Read aloud every day and let students point at the words as you go. Ask what happened at the beginning, middle, and end. When stuck on a word, help sound it out one letter at a time instead of saying the whole word.
At this age, mixing up letters that look alike is normal. Keep practicing letter names and sounds with magnetic letters or by writing them in sand or shaving cream. If it is still happening late in the year, mention it to the teacher.
Phonemic awareness is hearing and playing with the sounds inside spoken words, like knowing that cat starts with /k/ or that sun and fun rhyme. It is the strongest predictor of later reading success. Practice it in the car with rhyming games and sound stretching, no book required.
Start with letter names and single consonant and short vowel sounds, then move to blending CVC words like map and bed. Add digraphs such as sh, ch, th, and ck in the second half of the year, and bring in simple high frequency words alongside the patterns being taught.
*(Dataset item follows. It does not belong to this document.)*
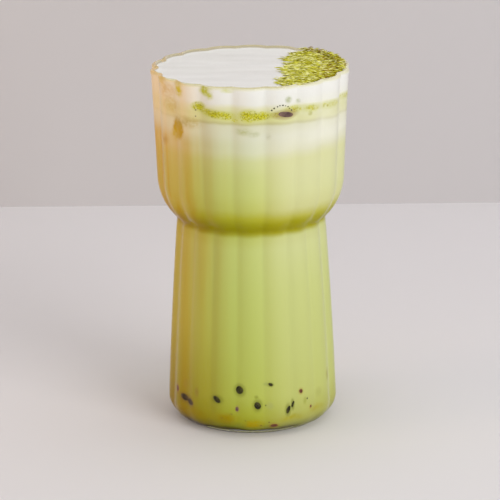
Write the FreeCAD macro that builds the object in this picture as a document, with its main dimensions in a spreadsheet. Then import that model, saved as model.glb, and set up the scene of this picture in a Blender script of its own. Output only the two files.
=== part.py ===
"""Matcha milk tea in a clear fluted glass, built with the glass that holds it.

The glass is a thin wall of even thickness, pinched to a waist: a lower body that
flares gently to a rounded foot, and a wider bowl above the waist. Rounded flutes
run from the foot to the scalloped rim. The drink lies in the glass in layers, each
a solid that reaches from wall to wall: milk tea, pale milk, matcha and milk foam.
Frame: millimetres, +Z up, origin at the centre of the foot, one flute facing -Y.
"""
import FreeCAD
import Part
import math
import os

# Driving dimensions in millimetres, except for the two counts.
SIZES = {
    # the outside of the glass, measured to the crests of the flutes
    "glass_height": 150.0,
    "waist_height": 87.3,
    "foot_radius": 35.7,
    "waist_radius": 31.15,
    "bowl_radius": 39.05,
    "rim_radius": 40.7,
    "corner_radius": 10.0,
    "shoulder_arc": 26.0,
    "body_bulge": 0.35,
    # the wall, the floor and the rounded lip
    "wall_thickness": 1.8,
    "floor_thickness": 3.0,
    "lip_height": 3.0,
    "lip_bead": 0.35,
    "lip_round": 0.65,
    # the flutes
    "flute_count": 18,
    "flute_depth_foot": 1.2,
    "flute_depth_rim": 1.9,
    # the drink, measured down from the rim
    "foam_drop": 1.3,
    "foam_thickness": 6.3,
    "matcha_thickness": 6.9,
    "milk_thickness": 10.8,
    # how far a cutting tool stands clear of what it cuts
    "cut_clearance": 2.0,
}

# rings per stretch of the profile: each pair is joined by a ruled band of flutes
CORNER_STEPS = 5
BODY_STEPS = 2
SHOULDER_STEPS = 4
WALL_STEPS = 1

doc = FreeCAD.newDocument("matcha_milk_tea")
sheet = doc.addObject("Spreadsheet::Sheet", "sizes")
for row, (alias, value) in enumerate(SIZES.items(), start=1):
    sheet.set(f"A{row}", alias)
    sheet.set(f"B{row}", str(value))
    sheet.setAlias(f"B{row}", alias)
doc.recompute()


def size(alias):
    """A driving dimension, read back from the sheet."""
    return float(sheet.get(alias))


# ---------------------------------------------------------------- fluted forms


def blend(start, end, share):
    """The value that lies this share of the way from start to end."""
    return start + (end - start) * share


def flute_depth(height):
    """Crest to crease: nothing under the foot, full at the corner, deepest at the rim."""
    fade = min(1.0, height / size("corner_radius"))
    share = height / size("glass_height")
    return fade * blend(size("flute_depth_foot"), size("flute_depth_rim"), share)


def flute_ring(height, crest_radius, depth):
    """A closed ring of outward arcs that meet in creases, at one height."""
    count = int(size("flute_count"))
    half_pitch = math.pi / count
    crease_radius = crest_radius - depth

    def point(radius, angle):
        return FreeCAD.Vector(radius * math.sin(angle), -radius * math.cos(angle), height)

    arcs = []
    for flute in range(count):
        crest = 2 * half_pitch * flute
        arcs.append(Part.Arc(
            point(crease_radius, crest - half_pitch),
            point(crest_radius, crest),
            point(crease_radius, crest + half_pitch),
        ).toShape())
    return Part.Wire(arcs)


def waist_point(inset):
    """Height and crest radius of the waist, on a surface that lies inset inside the glass."""
    arc_centre_radius = size("bowl_radius") - size("shoulder_arc")
    outer_reach = size("waist_radius") - arc_centre_radius
    outer_drop = math.sqrt(size("shoulder_arc") ** 2 - outer_reach ** 2)
    shoulder_height = size("waist_height") + outer_drop
    reach = outer_reach - inset
    drop = math.sqrt((size("shoulder_arc") - inset) ** 2 - reach ** 2)
    return shoulder_height - drop, arc_centre_radius + reach


def shoulder_height():
    """Height at which the round underside of the bowl has become its wall."""
    reach = size("waist_radius") - size("bowl_radius") + size("shoulder_arc")
    return size("waist_height") + math.sqrt(size("shoulder_arc") ** 2 - reach ** 2)


def body_profile(inset, floor):
    """Heights and crest radii from the floor, round the corner and up to the waist."""
    corner = size("corner_radius") - inset
    corner_centre = size("foot_radius") - size("corner_radius")
    points = []
    for step in range(CORNER_STEPS + 1):
        angle = math.radians(90) * step / CORNER_STEPS
        height = floor + corner * (1 - math.cos(angle))
        points.append((height, corner_centre + corner * math.sin(angle)))
    foot_height, foot_radius = points[-1]
    waist_height, waist_radius = waist_point(inset)
    for step in range(1, BODY_STEPS + 1):
        share = step / BODY_STEPS
        bulge = size("body_bulge") * 4 * share * (1 - share)
        points.append((
            blend(foot_height, waist_height, share),
            blend(foot_radius, waist_radius, share) + bulge,
        ))
    return points


def bowl_profile(inset):
    """Heights and crest radii from the waist, round the shoulder and up to the lip."""
    arc = size("shoulder_arc") - inset
    arc_centre = size("bowl_radius") - size("shoulder_arc")
    waist_height, waist_radius = waist_point(inset)
    waist_angle = math.acos((waist_radius - arc_centre) / arc)
    points = []
    for step in range(SHOULDER_STEPS + 1):
        angle = waist_angle * (1 - step / SHOULDER_STEPS)
        height = shoulder_height() - arc * math.sin(angle)
        points.append((height, arc_centre + arc * math.cos(angle)))
    lip_foot = size("glass_height") - size("lip_height")
    for step in range(1, WALL_STEPS + 1):
        share = step / WALL_STEPS
        points.append((
            blend(shoulder_height(), lip_foot, share),
            blend(size("bowl_radius"), size("rim_radius"), share) - inset,
        ))
    return points


def outer_lip():
    """The bead that swells out of the wall and rounds over at the top."""
    top = size("glass_height")
    bead_radius = size("rim_radius") + size("lip_bead")
    return [
        (top - size("lip_height") / 2, bead_radius),
        (top - size("lip_round") * 0.7, bead_radius - size("lip_round") * 0.15),
        (top, bead_radius - size("lip_round")),
    ]


def inner_lip():
    """The mouth: the inside of the wall, rounding outwards and on past the top."""
    top = size("glass_height")
    mouth_radius = size("rim_radius") - size("wall_thickness")
    return [
        (top - size("lip_height") / 2, mouth_radius),
        (top - size("lip_round") * 0.7, mouth_radius + size("lip_round") * 0.15),
        (top, mouth_radius + size("lip_round")),
        (top + size("lip_round"), mouth_radius + 3 * size("lip_round")),
    ]


def ring_of(point):
    """The flute ring at one point of a profile."""
    height, radius = point
    return flute_ring(height, radius, flute_depth(height))


def fluted_form(name, inset, floor, lip):
    """A solid from the floor to the top of the lip: bands of flutes between two flat ends."""
    profile = body_profile(inset, floor)[:-1] + bowl_profile(inset) + lip
    bands = Part.makeLoft([ring_of(point) for point in profile], False, True)
    ends = [Part.Face(ring_of(profile[0])), Part.Face(ring_of(profile[-1]))]
    form = doc.addObject("Part::Feature", name)
    form.Shape = Part.Solid(Part.Shell(bands.Faces + ends))
    return form


outer_form = fluted_form("outer_form", 0.0, 0.0, outer_lip())
cavity_form = fluted_form("cavity_form", size("wall_thickness"), size("floor_thickness"), inner_lip())

# ---------------------------------------------------------------- the glass

glass = doc.addObject("Part::Cut", "glass")
glass.Base = outer_form
glass.Tool = cavity_form
glass.Label = "glass"

# ---------------------------------------------------------------- the drink

FOAM_TOP = "sizes.glass_height - sizes.foam_drop"
MATCHA_TOP = f"{FOAM_TOP} - sizes.foam_thickness"
MILK_TOP = f"{MATCHA_TOP} - sizes.matcha_thickness"
TEA_TOP = f"{MILK_TOP} - sizes.milk_thickness"
SLAB_RADIUS = "sizes.rim_radius + sizes.cut_clearance"


def level_slab(name, bottom, top):
    """A round slab wider than the glass, between two levels of the drink."""
    slab = doc.addObject("Part::Cylinder", name)
    slab.setExpression("Radius", SLAB_RADIUS)
    slab.setExpression("Height", f"({top}) - ({bottom})")
    slab.setExpression("Placement.Base.z", bottom)
    return slab


def drink_layer(name, slab):
    """What one slab cuts out of the room inside the glass."""
    layer = doc.addObject("Part::Common", name)
    layer.Base = cavity_form
    layer.Tool = slab
    layer.Label = name
    return layer


floor_level = "sizes.floor_thickness - sizes.cut_clearance"
tea_slab = level_slab("tea_slab", floor_level, TEA_TOP)
milk_slab = level_slab("milk_slab", TEA_TOP, MILK_TOP)
matcha_slab = level_slab("matcha_slab", MILK_TOP, MATCHA_TOP)
foam_slab = level_slab("foam_slab", MATCHA_TOP, FOAM_TOP)

parts = [
    glass,
    drink_layer("milk_tea", tea_slab),
    drink_layer("milk_layer", milk_slab),
    drink_layer("matcha_layer", matcha_slab),
    drink_layer("milk_foam", foam_slab),
]
doc.recompute()

# ---------------------------------------------------------------- tests and files

for item in doc.Objects:
    if "Invalid" in item.State or "Error" in item.State:
        raise RuntimeError(f"{item.Label} failed: {item.State}")
for part in parts:
    if part.Shape.isNull() or not part.Shape.isValid():
        raise RuntimeError(f"{part.Label} has no valid shape")
    if len(part.Shape.Solids) != 1:
        raise RuntimeError(f"{part.Label} is {len(part.Shape.Solids)} solids")

os.makedirs("parts", exist_ok=True)
for part in parts:
    part.Shape.exportStep(f"parts/{part.Label}.step")
    print(f"{part.Label}: {part.Shape.Volume / 1000:.2f} cm3")
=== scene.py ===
"""A clear fluted glass of matcha milk tea: finishes, fine pieces, stage and light."""

import functools
import math
import random

import bpy
import numpy as np
from mathutils import Matrix, Vector, noise


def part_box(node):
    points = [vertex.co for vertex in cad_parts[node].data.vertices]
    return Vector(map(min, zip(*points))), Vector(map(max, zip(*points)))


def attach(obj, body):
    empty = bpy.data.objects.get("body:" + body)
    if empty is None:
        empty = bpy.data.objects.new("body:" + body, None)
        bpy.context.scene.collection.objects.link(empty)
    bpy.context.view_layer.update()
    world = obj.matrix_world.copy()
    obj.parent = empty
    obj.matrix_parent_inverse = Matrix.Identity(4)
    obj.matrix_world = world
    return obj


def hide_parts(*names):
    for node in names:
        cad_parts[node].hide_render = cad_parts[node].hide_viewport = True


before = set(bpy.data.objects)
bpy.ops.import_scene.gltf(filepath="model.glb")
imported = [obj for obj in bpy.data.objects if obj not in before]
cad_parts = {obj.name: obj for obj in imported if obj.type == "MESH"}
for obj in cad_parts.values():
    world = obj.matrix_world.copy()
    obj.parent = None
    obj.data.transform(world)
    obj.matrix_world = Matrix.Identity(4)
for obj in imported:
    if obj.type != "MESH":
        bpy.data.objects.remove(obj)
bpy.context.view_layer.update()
random.seed(11)

MM = 0.001

# ------------------------------------------------------------------ sizes of the glass, in mm

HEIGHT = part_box("glass")[1].z / MM
WAIST_HEIGHT = 87.3
FOOT_RADIUS = 35.7
WAIST_RADIUS = 31.15
BOWL_RADIUS = 39.05
RIM_RADIUS = 40.7
CORNER = 10.0
SHOULDER_ARC = 26.0
BODY_BULGE = 0.35
WALL = 1.8
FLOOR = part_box("milk_tea")[0].z / MM
LIP = 3.0
LIP_BEAD = 0.35
FLUTES = 18
# depth of the creases between flutes, at the foot and at the rim
FLUTE_FOOT = 1.2
FLUTE_RIM = 1.9
# how far round a crease is smoothed, on the glass low down, on its rim, and on the drink
BODY_SOFTENING = math.radians(4.0)
RIM_SOFTENING = math.radians(1.3)
DRINK_SOFTENING = math.radians(2.4)
# points across one flute and all the way round
FLUTE_STEPS = 12
AROUND = FLUTES * FLUTE_STEPS
# points along the profile, in its corner, body, shoulder and bowl
CORNER_STEPS = 14
BODY_STEPS = 24
SHOULDER_STEPS = 18
BOWL_STEPS = 24

# levels of the drink, from the frame, and how far it reaches into the wall so that no air shows
TEA_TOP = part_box("milk_tea")[1].z / MM
MILK_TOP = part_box("milk_layer")[1].z / MM
MATCHA_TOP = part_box("matcha_layer")[1].z / MM
FOAM_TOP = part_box("milk_foam")[1].z / MM
REACH = 0.4
# a row of points this far from a sharp edge keeps the shading of the side straight
EDGE = 0.02


# ------------------------------------------------------------------ the fluted form


def mix(start, end, share):
    return start + (end - start) * share


def smooth(low, high, value):
    """0 below low and 1 above high, with a smooth rise between."""
    share = min(1.0, max(0.0, (value - low) / (high - low)))
    return share * share * (3 - 2 * share)


def flute_depth(height):
    """Depth of the creases at a height; they run out in the rounded foot."""
    fade = min(1.0, height / CORNER)
    return fade * mix(FLUTE_FOOT, FLUTE_RIM, height / HEIGHT)


def lobe(crest, depth, angle):
    """Radius of a flute's arc at an angle from its crest."""
    half = math.pi / FLUTES
    crease = crest - depth
    if depth < 1e-6:
        return crest
    centre = (crest ** 2 - crease ** 2) / (2 * (crest - crease * math.cos(half)))
    bulge = crest - centre
    return centre * math.cos(angle) + math.sqrt(bulge ** 2 - (centre * math.sin(angle)) ** 2)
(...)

Short vowel sounds, segmenting all the sounds in a word for spelling, and the digraphs sh, ch, and th tend to need extra rounds. Plan brief daily warm ups instead of one long lesson. Students who struggle with segmenting almost always struggle with spelling, so the two go together.
By the end of the year, students should know all letter names and sounds, read short words like hop and red, write their first name, and tell back a story in order. If reading still feels like guessing from pictures in May, ask the teacher about extra support over the summer.
Students read decodable text with short vowels and common digraphs accurately, spell CVC words by stretching the sounds, and write a simple sentence with a capital and a period. They can retell a story with characters, setting, and key events, and answer questions about a read aloud with details from the text.
A few common words like the, is, and was need to be memorized because they do not follow regular sound patterns. Most words should be spelled by stretching out the sounds and writing a letter for each one. Invented spelling like kat for cat is a good sign at this age.